───── GIVEN INFORMATION ─────

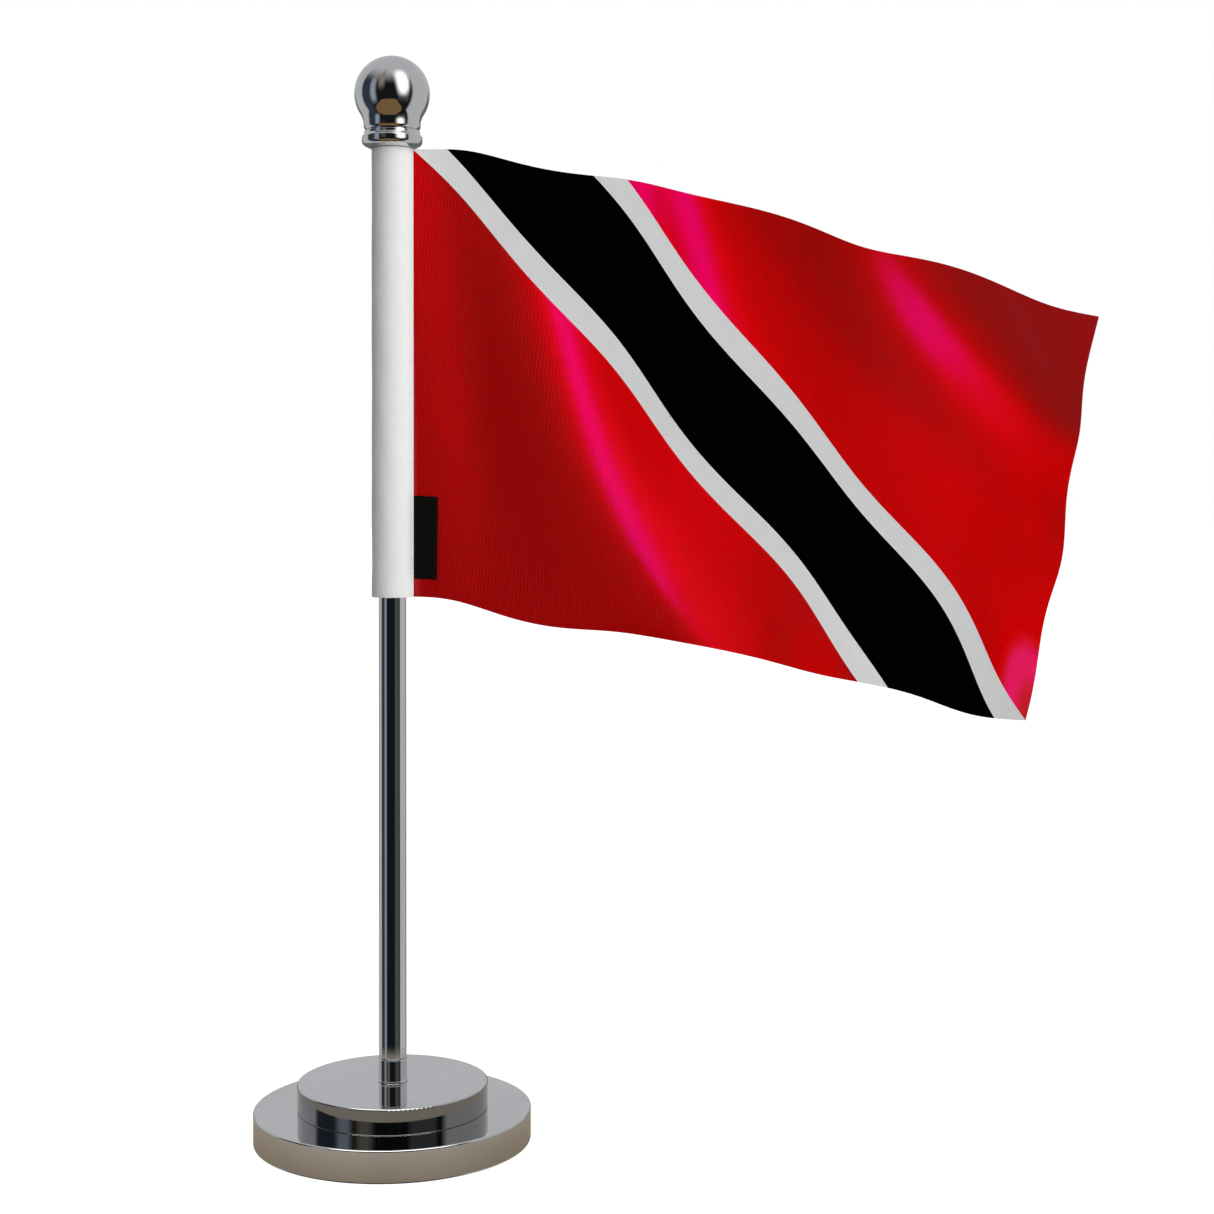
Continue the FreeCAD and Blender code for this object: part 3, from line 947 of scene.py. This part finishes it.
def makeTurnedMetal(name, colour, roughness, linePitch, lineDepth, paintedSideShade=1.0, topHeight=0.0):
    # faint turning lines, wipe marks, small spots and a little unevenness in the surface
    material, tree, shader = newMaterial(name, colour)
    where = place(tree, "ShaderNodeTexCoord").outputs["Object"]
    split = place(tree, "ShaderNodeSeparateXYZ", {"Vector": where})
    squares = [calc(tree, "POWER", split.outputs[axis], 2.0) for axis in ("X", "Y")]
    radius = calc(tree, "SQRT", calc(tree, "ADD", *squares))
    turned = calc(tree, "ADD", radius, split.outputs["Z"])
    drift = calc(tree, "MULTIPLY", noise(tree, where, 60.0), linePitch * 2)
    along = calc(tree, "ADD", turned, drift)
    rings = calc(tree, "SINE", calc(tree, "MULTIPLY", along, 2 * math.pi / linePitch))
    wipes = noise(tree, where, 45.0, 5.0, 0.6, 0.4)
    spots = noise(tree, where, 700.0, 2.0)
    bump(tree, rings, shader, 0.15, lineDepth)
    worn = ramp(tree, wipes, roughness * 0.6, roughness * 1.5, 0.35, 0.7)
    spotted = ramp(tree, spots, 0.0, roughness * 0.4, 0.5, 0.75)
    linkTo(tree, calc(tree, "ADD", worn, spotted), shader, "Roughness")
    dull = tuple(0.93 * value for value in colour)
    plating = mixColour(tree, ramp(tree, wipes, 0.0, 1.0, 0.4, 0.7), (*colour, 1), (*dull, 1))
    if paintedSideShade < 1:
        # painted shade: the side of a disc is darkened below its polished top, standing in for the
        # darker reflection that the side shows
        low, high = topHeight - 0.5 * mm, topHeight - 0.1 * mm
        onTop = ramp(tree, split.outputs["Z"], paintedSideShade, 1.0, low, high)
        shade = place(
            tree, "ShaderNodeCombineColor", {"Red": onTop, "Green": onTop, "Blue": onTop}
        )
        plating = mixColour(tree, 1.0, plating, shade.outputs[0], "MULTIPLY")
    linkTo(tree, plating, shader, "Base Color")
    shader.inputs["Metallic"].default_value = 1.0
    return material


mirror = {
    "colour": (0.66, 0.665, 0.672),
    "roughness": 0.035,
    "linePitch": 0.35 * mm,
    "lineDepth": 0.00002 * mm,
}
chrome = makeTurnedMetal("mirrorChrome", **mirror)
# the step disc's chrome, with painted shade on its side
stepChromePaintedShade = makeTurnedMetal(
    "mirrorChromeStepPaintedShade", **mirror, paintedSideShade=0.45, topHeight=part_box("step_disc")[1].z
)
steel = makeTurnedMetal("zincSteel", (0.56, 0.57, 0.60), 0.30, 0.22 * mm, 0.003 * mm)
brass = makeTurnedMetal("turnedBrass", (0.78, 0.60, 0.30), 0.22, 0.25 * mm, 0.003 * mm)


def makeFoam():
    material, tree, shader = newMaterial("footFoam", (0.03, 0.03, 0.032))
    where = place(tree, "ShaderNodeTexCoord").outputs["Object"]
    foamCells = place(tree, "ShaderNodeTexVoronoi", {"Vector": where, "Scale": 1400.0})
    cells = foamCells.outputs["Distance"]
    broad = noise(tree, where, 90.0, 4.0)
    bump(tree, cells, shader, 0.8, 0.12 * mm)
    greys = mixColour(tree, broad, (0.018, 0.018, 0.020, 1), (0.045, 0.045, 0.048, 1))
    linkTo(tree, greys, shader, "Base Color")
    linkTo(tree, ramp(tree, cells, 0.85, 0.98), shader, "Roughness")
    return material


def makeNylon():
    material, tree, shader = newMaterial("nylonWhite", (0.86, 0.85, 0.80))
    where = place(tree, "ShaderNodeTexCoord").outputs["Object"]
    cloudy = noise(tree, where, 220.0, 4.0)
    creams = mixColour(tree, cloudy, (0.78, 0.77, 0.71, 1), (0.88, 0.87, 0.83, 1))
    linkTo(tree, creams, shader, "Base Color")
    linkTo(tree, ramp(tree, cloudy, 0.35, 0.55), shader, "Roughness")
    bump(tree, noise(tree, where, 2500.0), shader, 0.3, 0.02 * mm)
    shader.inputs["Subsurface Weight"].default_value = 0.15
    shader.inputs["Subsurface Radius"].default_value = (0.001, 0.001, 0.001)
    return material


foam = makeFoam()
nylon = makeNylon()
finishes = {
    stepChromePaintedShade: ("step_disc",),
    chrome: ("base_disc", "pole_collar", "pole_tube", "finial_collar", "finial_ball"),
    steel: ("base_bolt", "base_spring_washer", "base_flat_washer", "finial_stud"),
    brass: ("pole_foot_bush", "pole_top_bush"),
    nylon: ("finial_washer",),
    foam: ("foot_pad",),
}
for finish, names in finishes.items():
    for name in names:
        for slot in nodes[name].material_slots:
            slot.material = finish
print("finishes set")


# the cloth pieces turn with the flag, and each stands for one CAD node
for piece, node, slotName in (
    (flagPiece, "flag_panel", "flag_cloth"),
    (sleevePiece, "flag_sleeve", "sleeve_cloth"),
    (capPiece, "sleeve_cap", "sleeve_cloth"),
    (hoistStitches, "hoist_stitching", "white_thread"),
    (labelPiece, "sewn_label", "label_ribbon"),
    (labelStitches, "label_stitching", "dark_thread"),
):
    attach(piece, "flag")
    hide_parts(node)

─────

WHAT YOU HAVE TO DO:
Copy the material above, line for line.

TASK ANSWER:
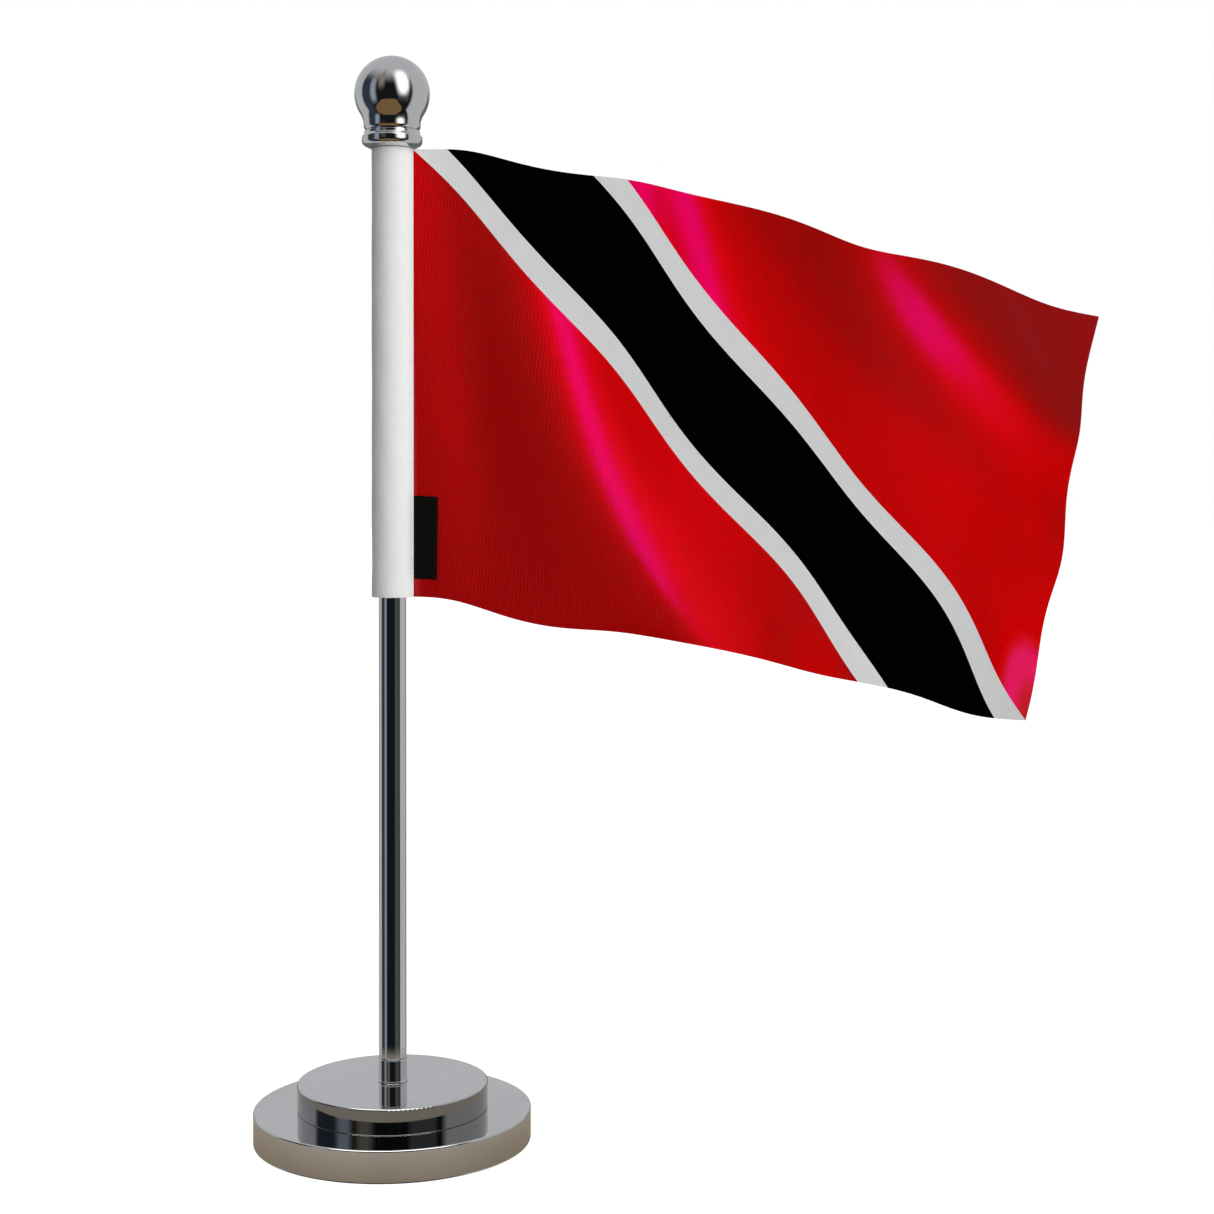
Continue the FreeCAD and Blender code for this object: part 3, from line 947 of scene.py. This part finishes it.
def makeTurnedMetal(name, colour, roughness, linePitch, lineDepth, paintedSideShade=1.0, topHeight=0.0):
    # faint turning lines, wipe marks, small spots and a little unevenness in the surface
    material, tree, shader = newMaterial(name, colour)
    where = place(tree, "ShaderNodeTexCoord").outputs["Object"]
    split = place(tree, "ShaderNodeSeparateXYZ", {"Vector": where})
    squares = [calc(tree, "POWER", split.outputs[axis], 2.0) for axis in ("X", "Y")]
    radius = calc(tree, "SQRT", calc(tree, "ADD", *squares))
    turned = calc(tree, "ADD", radius, split.outputs["Z"])
    drift = calc(tree, "MULTIPLY", noise(tree, where, 60.0), linePitch * 2)
    along = calc(tree, "ADD", turned, drift)
    rings = calc(tree, "SINE", calc(tree, "MULTIPLY", along, 2 * math.pi / linePitch))
    wipes = noise(tree, where, 45.0, 5.0, 0.6, 0.4)
    spots = noise(tree, where, 700.0, 2.0)
    bump(tree, rings, shader, 0.15, lineDepth)
    worn = ramp(tree, wipes, roughness * 0.6, roughness * 1.5, 0.35, 0.7)
    spotted = ramp(tree, spots, 0.0, roughness * 0.4, 0.5, 0.75)
    linkTo(tree, calc(tree, "ADD", worn, spotted), shader, "Roughness")
    dull = tuple(0.93 * value for value in colour)
    plating = mixColour(tree, ramp(tree, wipes, 0.0, 1.0, 0.4, 0.7), (*colour, 1), (*dull, 1))
    if paintedSideShade < 1:
        # painted shade: the side of a disc is darkened below its polished top, standing in for the
        # darker reflection that the side shows
        low, high = topHeight - 0.5 * mm, topHeight - 0.1 * mm
        onTop = ramp(tree, split.outputs["Z"], paintedSideShade, 1.0, low, high)
        shade = place(
            tree, "ShaderNodeCombineColor", {"Red": onTop, "Green": onTop, "Blue": onTop}
        )
        plating = mixColour(tree, 1.0, plating, shade.outputs[0], "MULTIPLY")
    linkTo(tree, plating, shader, "Base Color")
    shader.inputs["Metallic"].default_value = 1.0
    return material


mirror = {
    "colour": (0.66, 0.665, 0.672),
    "roughness": 0.035,
    "linePitch": 0.35 * mm,
    "lineDepth": 0.00002 * mm,
}
chrome = makeTurnedMetal("mirrorChrome", **mirror)
# the step disc's chrome, with painted shade on its side
stepChromePaintedShade = makeTurnedMetal(
    "mirrorChromeStepPaintedShade", **mirror, paintedSideShade=0.45, topHeight=part_box("step_disc")[1].z
)
steel = makeTurnedMetal("zincSteel", (0.56, 0.57, 0.60), 0.30, 0.22 * mm, 0.003 * mm)
brass = makeTurnedMetal("turnedBrass", (0.78, 0.60, 0.30), 0.22, 0.25 * mm, 0.003 * mm)


def makeFoam():
    material, tree, shader = newMaterial("footFoam", (0.03, 0.03, 0.032))
    where = place(tree, "ShaderNodeTexCoord").outputs["Object"]
    foamCells = place(tree, "ShaderNodeTexVoronoi", {"Vector": where, "Scale": 1400.0})
    cells = foamCells.outputs["Distance"]
    broad = noise(tree, where, 90.0, 4.0)
    bump(tree, cells, shader, 0.8, 0.12 * mm)
    greys = mixColour(tree, broad, (0.018, 0.018, 0.020, 1), (0.045, 0.045, 0.048, 1))
    linkTo(tree, greys, shader, "Base Color")
    linkTo(tree, ramp(tree, cells, 0.85, 0.98), shader, "Roughness")
    return material


def makeNylon():
    material, tree, shader = newMaterial("nylonWhite", (0.86, 0.85, 0.80))
    where = place(tree, "ShaderNodeTexCoord").outputs["Object"]
    cloudy = noise(tree, where, 220.0, 4.0)
    creams = mixColour(tree, cloudy, (0.78, 0.77, 0.71, 1), (0.88, 0.87, 0.83, 1))
    linkTo(tree, creams, shader, "Base Color")
    linkTo(tree, ramp(tree, cloudy, 0.35, 0.55), shader, "Roughness")
    bump(tree, noise(tree, where, 2500.0), shader, 0.3, 0.02 * mm)
    shader.inputs["Subsurface Weight"].default_value = 0.15
    shader.inputs["Subsurface Radius"].default_value = (0.001, 0.001, 0.001)
    return material


foam = makeFoam()
nylon = makeNylon()
finishes = {
    stepChromePaintedShade: ("step_disc",),
    chrome: ("base_disc", "pole_collar", "pole_tube", "finial_collar", "finial_ball"),
    steel: ("base_bolt", "base_spring_washer", "base_flat_washer", "finial_stud"),
    brass: ("pole_foot_bush", "pole_top_bush"),
    nylon: ("finial_washer",),
    foam: ("foot_pad",),
}
for finish, names in finishes.items():
    for name in names:
        for slot in nodes[name].material_slots:
            slot.material = finish
print("finishes set")


# the cloth pieces turn with the flag, and each stands for one CAD node
for piece, node, slotName in (
    (flagPiece, "flag_panel", "flag_cloth"),
    (sleevePiece, "flag_sleeve", "sleeve_cloth"),
    (capPiece, "sleeve_cap", "sleeve_cloth"),
    (hoistStitches, "hoist_stitching", "white_thread"),
    (labelPiece, "sewn_label", "label_ribbon"),
    (labelStitches, "label_stitching", "dark_thread"),
):
    attach(piece, "flag")
    hide_parts(node)